There are also some laughs along the way. One of Saidykhan’s projects is aimed at bringing young migrants together once a month to cook and eat together, and “have fun without thinking about asylum or any bureaucratic issues.”
Dubbed ‘Buddies of Bremen’, the cooking group grew out of the Fluchtraum, a space offering advice and support to young refugees in Bremen. “One day it is food from Senegal. The next day somebody will say I want to cook and it will be food from Afghanistan, or Syrian, or Lebanese.”

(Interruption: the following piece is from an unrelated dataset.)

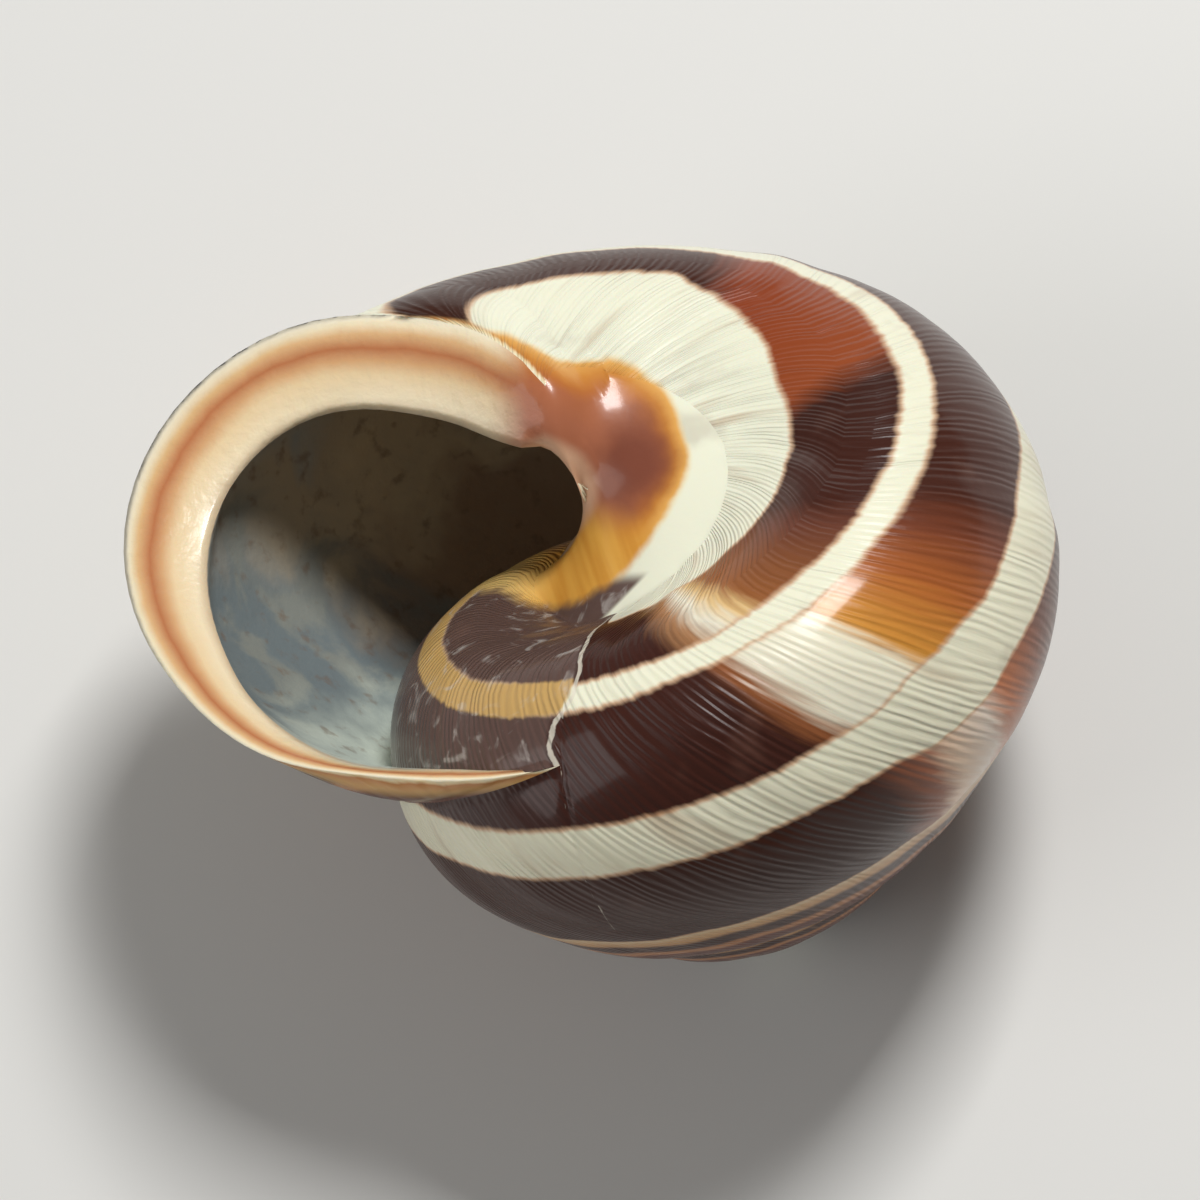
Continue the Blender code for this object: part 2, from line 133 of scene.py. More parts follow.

He admits he does have a favorite food and that’s Benachin, a dish from West Africa made from rice, tomatoes, onions, meat and vegetables, and spices. An Afghan dish was also a hit – he doesn’t remember the name of it, but it is “a bit sour and sweet together. I love that too.”
Germany ‘doing better’
Seedy Saidykhan believes in the power of information, and he wishes most of all that people who are thinking about coming to Europe are informed before they make any decision. “I have seen people (with) big dreams who were going to school and university, and lost their lives. Lots of people died even after making it to Italy,” he says.
“People think that Europe is paradise, that somehow everybody survives.”
At the same time he is anything but negative about Germany, which “has a better migration policy than many other European countries.”
“They can do more, they can do a lot to change a lot of things, but when I went to Italy in August to make a documentary about migrants who were sleeping outside, I found out that Germany is way better than many countries,” he says. “I have seen many migrants who have got documents, residence permits, and still they were sleeping outside.”
Articulate and passionate, Seedy Saidykhan seems to be a perfect candidate to get into politics. At least, that’s his hope. For now, he’s concentrating on improving his language skills in German – he already speaks at least two other languages fluently.
As a young fellow Gambian Abou Bah told the radio station Bremen Zwei, Seedy Saidykhan teaches people to achieve their goals. “He just doesn’t give up in life,” said Abou Bah.
“Anything he wants to do, he will do.”